Le cafouillage du Conseil d’Etat genevois montre qu’il est plus difficile d’importer des ordures napolitaines que de l’argent sale mais sans odeur.

On a les ordures qu’on peut. Pas celles de Naples, non, n’y pensez pas. Pas assez propres, les déchets parthénopéens.

Infréquentable jusque dans ses poubelles, cette Italie du Sud méprisée par les nationalistes de la Ligue du Nord, si contents d’eux-mêmes. Et puis la mafia, ah, la mafia: voilà qui ajoute encore des mauvaise odeurs à la puanteur générale. Donc, Napolitains, vos déchets, gardez-les.

Ou plutôt, envoyez-les en Allemagne. Le Conseil d’Etat genevois gardera ainsi son usine surdimensionnée de traitement des déchets, les ordures continueront probablement de s’entasser à Naples, les Allemands seront un peu plus riches et la camorra ne s’en portera pas plus mal.

Du beau travail, signé Robert Cramer, conseiller d’Etat et conseiller aux Etats et qui, en moins de trois mois, à réussi à démontrer ce que tout le monde savait déjà: que le double mandat politique est une escroquerie, un péché de vanité et de gourmandise, un narcissisme qui se moque des citoyens.

Que le trajet Genève-Berne s’effectue en CFF première classe ou en limousine de fonction n’y change rien: le traitement des dossiers, sans parler de celui des déchets, en pâtit forcément. Même un surhomme du genre de Robert Cramer, même dopé aux apéros officiels, ne peut être à la fois à l’incinérateur genevois et au moulin bernois.

Du côté du rupestre voisin vaudois, comme dirait le maire de Genève, le cumul des fonctions ne réussit pas mieux: depuis qu’il a une fesse à Lausanne et l’autre à Berne, le géant vert Brelaz ressemble de plus en plus à un nain politique.

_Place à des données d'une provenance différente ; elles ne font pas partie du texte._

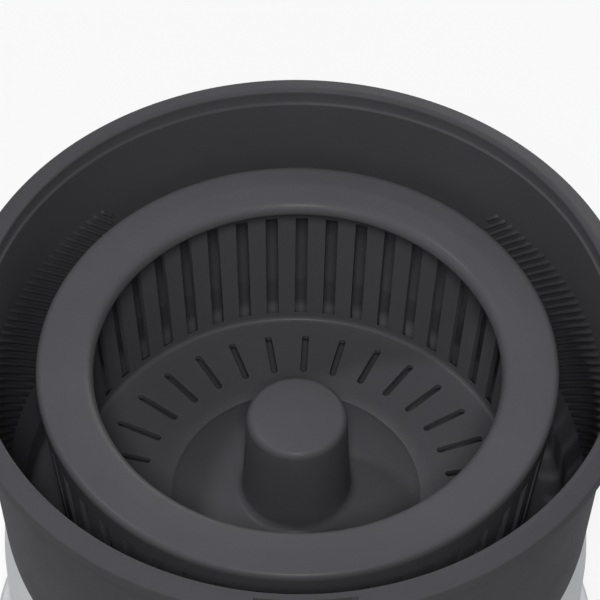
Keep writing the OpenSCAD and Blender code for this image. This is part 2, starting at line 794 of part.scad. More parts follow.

Quitte à importer quelque chose, mieux vaut donc se contenter de ce que l’on connaît bien et maîtrise mieux que les ordures et surtout qui n’a pas d’odeur. Et dont la Suisse s’est fait une spécialité depuis que sur nos monts le soleil annonce un brillant, et surtout trébuchant, réveil.

Sauf que voilà, un vilain apparatchik hongrois, Laszlo Kovacs, commissaire européen à la fiscalité, lance une nouvelle attaque contre le secret bancaire, lui qui avait déjà proclamé il y a peu, dans la NZZ qui plus est, que la Suisse devra bien dire, plutôt deux fois pour toutes qu’une, si elle est pour ou contre la transparence financière .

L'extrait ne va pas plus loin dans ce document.